Jogos Olímpicos só para portugueses

Li hoje num jornal que os desaires dos nossos atletas em Pequim se deveram à pressão sobre eles exercida. Soa a coisa grave, até que percebemos de que tipo de pressão se trata: a pressão para obterem bons resultados.
Isso não se faz ao atleta português, que como é sabido é impressionável e enfermiço. Diz-se-lhe "vai e ganha!" e ele, coitado, começa a desmoronar-se. A noção de vitória aterroriza-o, e mesmo a de competição esfrangalha-lhe os nervos; minutos depois do incitamento ele já definha, empalidece, enjoa, consome-se. Os outros partem e ele fica, em posição fetal, a cismar e a chamar pela mamã.
Se o censuram ou tentam chamá-lo à pedra – ainda é pior: amua, emburra, fica malcriado, e conta com a pronta solidariedade dos demais atletas, que aparecem logo a consumir as suas magras energias em vigorosos esforços de passa-culpas e defesa corporativa.

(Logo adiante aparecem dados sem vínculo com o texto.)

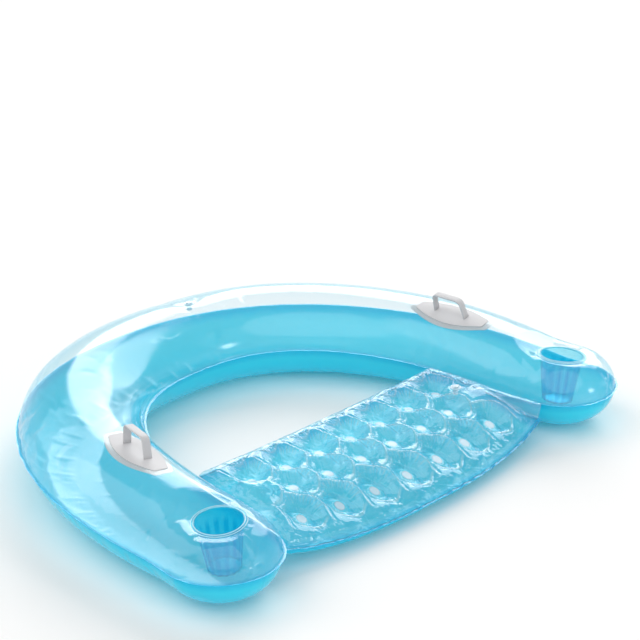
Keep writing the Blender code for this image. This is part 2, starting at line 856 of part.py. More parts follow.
def rounded_corner(corner, before, after, radius, steps=4):
    """Points of an arc that rounds one corner of a polyline."""
    corner, before, after = Vector(corner), Vector(before), Vector(after)
    start = corner + (before - corner).normalized() * radius
    end = corner + (after - corner).normalized() * radius
    found = []
    for number in range(steps + 1):
        share = number / steps
        one = start.lerp(corner, share)
        two = corner.lerp(end, share)
        found.append(one.lerp(two, share))
    return found


def strap_line(inset):
    """Side view of the strap loop, as an open line from its back foot to its front foot."""
    feet = STRAP_FOOT_SPAN / 2 - inset
    top = STRAP_TOP_SPAN / 2 - inset
    height = STRAP_HEIGHT - inset
    sink = -STRAP_SINK
    back_foot = (-feet, sink)
    back_top = (-top - STRAP_LEAN, height)
    front_top = (top - STRAP_LEAN, height)
    front_foot = (feet, sink)
    bend = STRAP_BEND - inset
    line = [Vector(back_foot)]
    line += rounded_corner(back_top, back_foot, front_top, bend)
    line += rounded_corner(front_top, back_top, front_foot, bend)
    line.append(Vector(front_foot))
    return line


def strap_loop():
    """The finger strap: its side view as a flat 2D curve, drawn out to the strap's width."""
    outline = strap_line(0.0) + strap_line(STRAP_THICKNESS)[::-1]
    curve = bpy.data.curves.new("strap", "CURVE")
    curve.dimensions = "2D"
    curve.fill_mode = "BOTH"
    curve.extrude = STRAP_WIDTH / 2
    spline = curve.splines.new("POLY")
    spline.points.add(len(outline) - 1)
    for point, place in zip(spline.points, outline):
        point.co = (place.x, place.y, 0.0, 1.0)
    spline.use_cyclic_u = True
    made = bpy.data.objects.new("strap", curve)
    CHAIR.objects.link(made)
    made.matrix_world = handle_frame() @ Matrix.Rotation(math.pi / 2, 4, "X")
    solid = as_mesh(made)
    body = bmesh.new()
    body.from_mesh(solid.data)
    rims = [edge for edge in body.edges if edge.calc_face_angle(0.0) > math.radians(60)]
    long_rims = [edge for edge in rims if abs(edge.verts[0].co.z - edge.verts[1].co.z) < MERGE]
    bmesh.ops.bevel(
        body,
        geom=long_rims,
        offset=STRAP_EDGE_ROUND,
        offset_type="OFFSET",
        segments=1,
        profile=0.5,
        affect="EDGES",
        material=-1,
    )
    body.to_mesh(solid.data)
    body.free()
    return solid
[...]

Parece, portanto, que a única forma de extrairmos desses atletas os inesgotáveis talentos que cada um deles guarda ciosamente na sua privacidade e, pelos vistos, detesta partilhar, será deixá-los inteiramente à vontade, não lhes estabelecer quaisquer metas, não lhes exigir qualquer esforço.

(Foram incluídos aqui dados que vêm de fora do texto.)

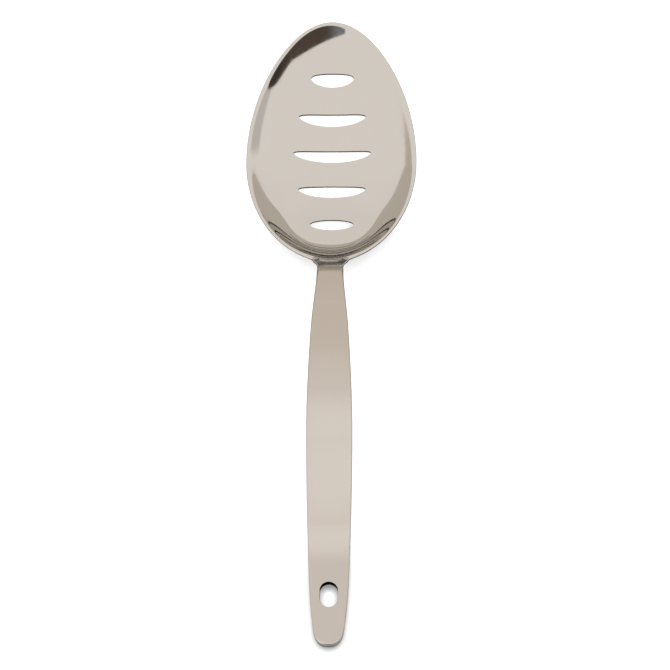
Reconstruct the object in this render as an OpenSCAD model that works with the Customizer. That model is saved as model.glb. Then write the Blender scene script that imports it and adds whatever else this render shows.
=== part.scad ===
// Slotted serving spoon: a pressed and pierced bowl welded to a flat, hollow handle.
// It lies on its back on the table, z = 0, with +Y towards the bowl's tip and +Z up.
// The origin is on the table, halfway along the spoon and midway between its sides.
// Inside the functions y is counted from the handle's end, and placed() moves it to the origin.

/* [Bowl] */
// Width of the bowl across its rim
bowl_w = 83.3; // [70:0.1:100]
// Distance from the bowl's widest place to its tip
bowl_tip_l = 77.5; // [65:0.1:100]
// Distance from the bowl's widest place to where its egg outline meets the neck
bowl_neck_l = 53.6; // [45:0.1:75]
// Length of the neck between the egg outline and the handle's mouth
neck_strip_l = 6.3; // [4:0.1:8]
// Height of the rim's plane above the table at the tip
rim_tip_h = 24.9; // [20:0.1:32]
// Height of the rim's plane above the table at the handle's mouth
rim_neck_h = 18.5; // [14:0.1:24]
// Thickness of the bowl's sheet
sheet_t = 1.1; // [0.9:0.05:1.3]
// Width of the level lip between the basin and the rim
lip_w = 0.9; // [0.5:0.1:1.5]
// Width of the lip towards the neck
lip_neck_w = 1.5; // [1:0.1:2.5]
// Height over which the basin's wall rolls over into the lip
lip_roll_h = 0.7; // [0.6:0.1:1.8]
// Height over which the lip bends up into the neck
lip_bend_h = 1; // [0.5:0.1:3]
// Share by which the tip of the egg outline is drawn in from an ellipse
draw_in_share = 0.12; // [0:0.005:0.2]
// Share of the basin's depth that rises late, as a steep wall, along the sides
side_wall_share = 0.47; // [0.3:0.01:0.7]
// Share of the basin's depth that rises late at the tip
tip_wall_share = 1; // [0.6:0.01:1]
// Share of the basin's depth that rises late towards the neck
neck_wall_share = 0.4; // [0.2:0.01:0.6]
// Power that sets how late the wall rises along the sides
side_wall_power = 2.45; // [2:0.05:3]
// Power that sets how late the wall rises at the tip
tip_wall_power = 3; // [2.5:0.05:3.5]
// Power that sets how late the wall rises towards the neck
neck_wall_power = 6.35; // [4:0.05:7]
// Power that sets how far round from the sides their wall turns into the tip's
tip_turn_power = 0.7; // [0.5:0.05:1.5]
// Power that sets how far round from the sides their wall turns into the neck's
neck_turn_power = 2.2; // [0.5:0.05:3]
// Power added to the wall's halfway between the sides and the neck, where it rises latest
neck_corner_power = 2.5; // [0:0.1:4]
// Softness of the corner between the rim and the neck
neck_fillet = 4; // [1:0.1:6]
// Width that the neck gains on each side from the handle's mouth to the egg outline
neck_flare_w = 2; // [1:0.1:5]

/* [Slots] */
// Width of each slot across its middle
slot_w = 6.3; // [4.5:0.1:8]
// Distance between neighbouring slots
slot_pitch = 19.9; // [15:0.1:22]
// Distance of the middle slot from the bowl's widest place, towards the tip
slot_ahead = 13.1; // [8:0.1:20]
// Length of the middle slot
slot_long_l = 38.7; // [25:0.1:46]
// Length of the slots beside the middle one
slot_mid_l = 33.5; // [20:0.1:40]
// Length of the first slot and the last slot
slot_short_l = 21.4; // [14:0.1:26]

/* [Handle] */
// Length of the handle from its end to its mouth at the bowl
handle_l = 182.6; // [160:0.1:220]
// Thickness of the handle, measured straight up
handle_t = 4.2; // [3.6:0.1:6]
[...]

Oferece-se-lhes um lauto repasto de morcela e arroz de carqueja, com entrada de jaquinzinhos e rematado com papos de anjo; e entre dois penaltis de tinto um levanta-se e, contra os nossos protestos de que se deixe ficar sossegado, vai e salta 9 metros a pés juntos; enquanto a outro lhe vão buscar um café e uma bagaceira, ele, para desmoer, bate o recorde do mundo da légua; e outro ainda, só para não o verem palitar os dentes, dá cinco piruetas à retaguarda quando se lança na piscina. O resto da comitiva arrota, em aprovação.

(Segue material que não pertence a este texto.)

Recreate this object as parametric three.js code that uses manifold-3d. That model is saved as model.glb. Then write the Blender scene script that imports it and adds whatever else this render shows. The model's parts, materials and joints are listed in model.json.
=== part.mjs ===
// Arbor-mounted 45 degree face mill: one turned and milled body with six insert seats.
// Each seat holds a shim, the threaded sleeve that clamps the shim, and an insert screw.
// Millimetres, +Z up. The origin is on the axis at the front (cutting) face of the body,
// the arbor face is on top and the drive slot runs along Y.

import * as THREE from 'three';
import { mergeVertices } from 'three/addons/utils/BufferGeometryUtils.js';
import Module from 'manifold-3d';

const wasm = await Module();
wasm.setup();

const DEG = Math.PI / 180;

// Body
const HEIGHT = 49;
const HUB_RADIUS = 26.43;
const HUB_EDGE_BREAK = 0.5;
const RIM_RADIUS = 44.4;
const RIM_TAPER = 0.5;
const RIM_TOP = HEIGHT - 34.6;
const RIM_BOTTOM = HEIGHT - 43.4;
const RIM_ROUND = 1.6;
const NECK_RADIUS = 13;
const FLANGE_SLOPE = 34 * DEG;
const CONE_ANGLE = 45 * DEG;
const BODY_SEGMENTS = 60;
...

O ponto é que não estejam presentes esses malditos estrangeiros que insistem em fazer as coisas com hora marcada e sob a pressão competitiva. O remédio é, portanto, organizar-se uns Jogos Olímpicos só para portugueses, ali mesmo no Jamor, que até tem muito ambiente. Aposto não somente que a descontração proporcionaria desempenhos muito melhores, mas até que a maior justiça das regras iria permitir aos nossos atletas alcançarem a maior parte das medalhas.

1 comentário:

AMCD disse...

A questão não é que se diga aos atletas “Vai e ganha!”. Antes fosse! A questão é a palavra “medalha” constar em cada pergunta idiota feita pelos jornalistas quando questionam os atletas medalháveis antes das provas. É cansativo! Os atletas têm é de correr por eles e, na sua intimidade, mandar o país às urtigas. Se a glória assim advir, a satisfação do país e dos portugueses virá por acréscimo. Repare que o recordista mundial dos 100 e dos 200 metros, o jamaicano Usain Bolt, quando terminou a final dos 200 m virou-se para a câmara e gritou “I am the number one” ou coisa do género e não “Long live to Jamaica” ou “God save Jamaica”. Os campeões correm por si em primeiro lugar. O país e respectiva bandeira vêm depois. Os atletas portugueses só deviam ser importunados pelos jornalistas depois das provas. Antes, deveriam estar concentrados na competição e abstraídos do resto.